夏期講習中は通勤時間で本が少し読めます。
『コンビニ人間』(村田沙耶香著、文藝春秋)
芥川賞をとった作品です。家内が読みたいというので、珍しく買ってきました。おもしろかった。ジワジワと不安になり、考えさせられました。
主人公は、大学時代からずっとコンビニでバイトしている30代後半の独身女性です。そもそも、「コンビニ」「バイト」「30代後半」「独身女性」というレッテルで一人の女性を描写することに、今の日本社会が投影されていると思うのですが、そこをついた作品です。

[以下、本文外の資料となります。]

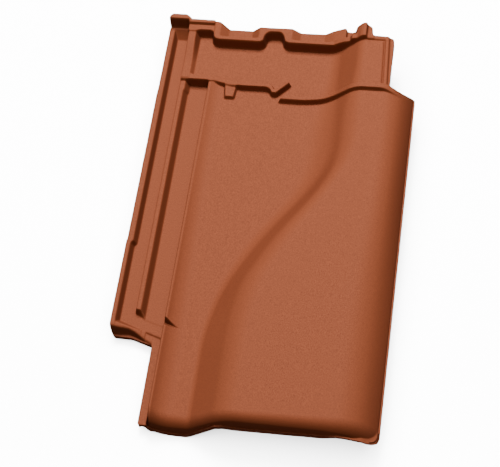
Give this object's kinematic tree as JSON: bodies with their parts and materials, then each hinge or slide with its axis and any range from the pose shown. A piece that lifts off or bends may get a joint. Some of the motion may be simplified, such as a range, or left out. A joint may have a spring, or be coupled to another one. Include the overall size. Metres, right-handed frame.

コンビニ内の清潔感や明るさ、絶え間ない音、マニュアル化された言語などが、バイト経験者である(いや、受賞当日もシフトに入ってたらしい)作者ならではの緻密な描写力で綴られていきます。その描写に、どこか安心感を覚える自分が、主人公の古倉さんに重なっていきます。
そう、日常にすっかり溶けこんでいるコンビニという世界とそこでしか生きられない主人公に、最初は、奇妙な安心感を覚えるのですが、やがて、彼女の世間とのズレ方の異常さがジワジワと不気味に思えてきます。と、同時に、上のキーワードと対置されるであろう、「一流企業」「正社員」「結婚・出産」といった社会の同調圧力の息苦しさが浮かび上がってきます。
異常なのはどっちだ? そもそも社会的な機能を果たしているか否かで、人の人生を評するのはどうなのか?
装幀は、関口聖司さん。スピンの白が潔い。